▶ [AIM] Select, from the material below, each line with "code" in it.

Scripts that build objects
%%
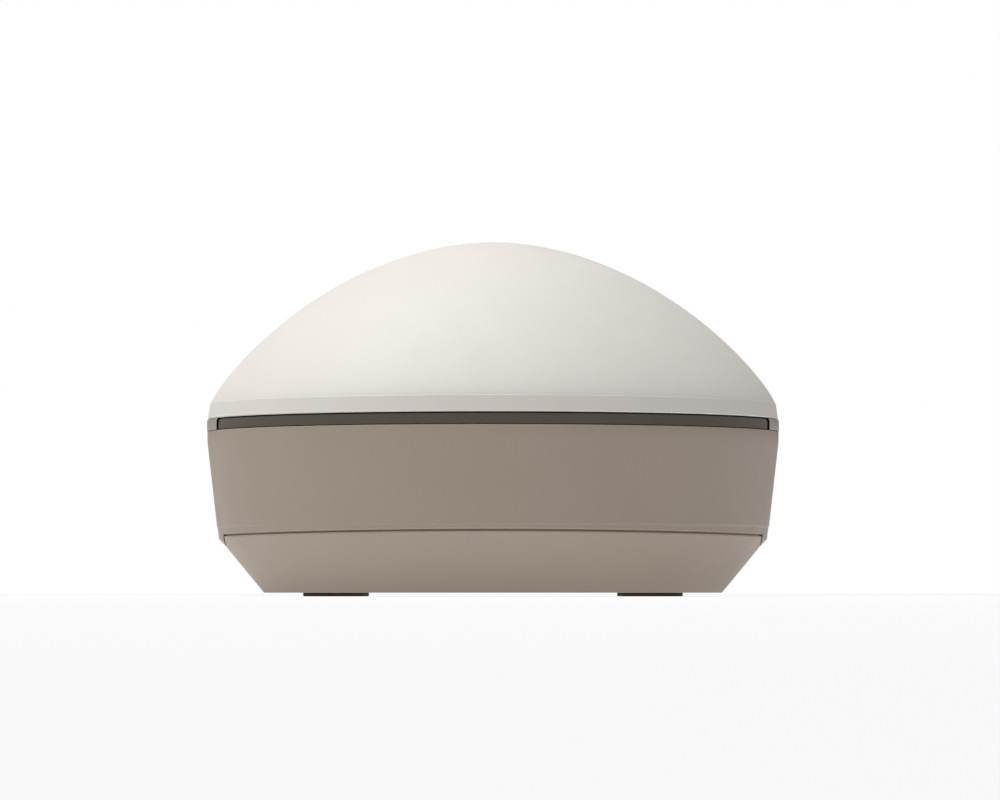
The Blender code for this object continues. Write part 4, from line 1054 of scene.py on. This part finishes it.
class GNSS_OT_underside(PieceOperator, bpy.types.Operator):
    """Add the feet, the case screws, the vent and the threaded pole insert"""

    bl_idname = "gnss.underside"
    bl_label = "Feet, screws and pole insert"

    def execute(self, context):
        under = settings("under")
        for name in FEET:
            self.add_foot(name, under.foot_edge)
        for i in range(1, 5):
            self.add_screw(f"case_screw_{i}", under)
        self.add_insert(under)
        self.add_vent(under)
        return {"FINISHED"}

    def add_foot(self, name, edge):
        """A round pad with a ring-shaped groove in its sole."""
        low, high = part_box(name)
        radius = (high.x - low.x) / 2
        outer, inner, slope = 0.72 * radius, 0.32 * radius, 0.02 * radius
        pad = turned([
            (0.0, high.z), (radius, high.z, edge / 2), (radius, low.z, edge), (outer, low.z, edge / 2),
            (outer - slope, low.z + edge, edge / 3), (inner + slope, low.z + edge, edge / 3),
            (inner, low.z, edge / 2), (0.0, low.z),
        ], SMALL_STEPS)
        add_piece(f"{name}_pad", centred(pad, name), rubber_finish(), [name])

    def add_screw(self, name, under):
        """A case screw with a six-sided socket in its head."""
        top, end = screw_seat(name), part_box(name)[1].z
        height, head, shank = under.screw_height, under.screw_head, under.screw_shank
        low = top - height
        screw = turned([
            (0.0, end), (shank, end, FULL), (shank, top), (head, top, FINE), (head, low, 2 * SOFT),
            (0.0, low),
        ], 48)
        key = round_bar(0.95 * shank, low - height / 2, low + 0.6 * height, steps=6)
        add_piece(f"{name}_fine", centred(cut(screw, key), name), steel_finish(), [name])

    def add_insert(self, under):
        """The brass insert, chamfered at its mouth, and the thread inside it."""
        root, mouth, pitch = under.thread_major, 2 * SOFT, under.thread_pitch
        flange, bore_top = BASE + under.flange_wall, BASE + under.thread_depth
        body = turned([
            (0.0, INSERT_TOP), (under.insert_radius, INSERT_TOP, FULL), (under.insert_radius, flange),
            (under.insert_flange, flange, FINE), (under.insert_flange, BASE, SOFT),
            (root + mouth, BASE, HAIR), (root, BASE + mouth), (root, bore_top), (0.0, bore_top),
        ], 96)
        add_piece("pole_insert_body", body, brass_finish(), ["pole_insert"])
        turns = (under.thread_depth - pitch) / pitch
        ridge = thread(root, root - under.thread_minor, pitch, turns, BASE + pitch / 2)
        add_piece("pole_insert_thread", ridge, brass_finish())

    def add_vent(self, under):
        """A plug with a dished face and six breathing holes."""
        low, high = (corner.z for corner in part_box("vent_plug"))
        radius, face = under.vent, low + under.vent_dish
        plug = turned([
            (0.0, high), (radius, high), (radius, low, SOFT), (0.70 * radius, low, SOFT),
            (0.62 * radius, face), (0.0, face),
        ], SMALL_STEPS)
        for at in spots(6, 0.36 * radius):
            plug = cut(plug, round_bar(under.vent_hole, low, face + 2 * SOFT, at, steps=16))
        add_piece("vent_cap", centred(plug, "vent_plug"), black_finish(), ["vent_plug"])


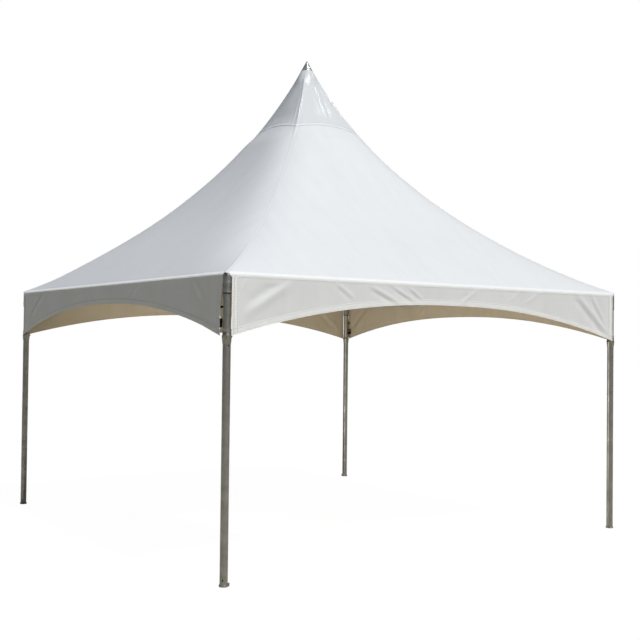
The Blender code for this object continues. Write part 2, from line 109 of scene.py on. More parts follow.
%%
▶ [TASK SOLUTION]
The Blender code for this object continues. Write part 4, from line 1054 of scene.py on. This part finishes it.
The Blender code for this object continues. Write part 2, from line 109 of scene.py on. More parts follow.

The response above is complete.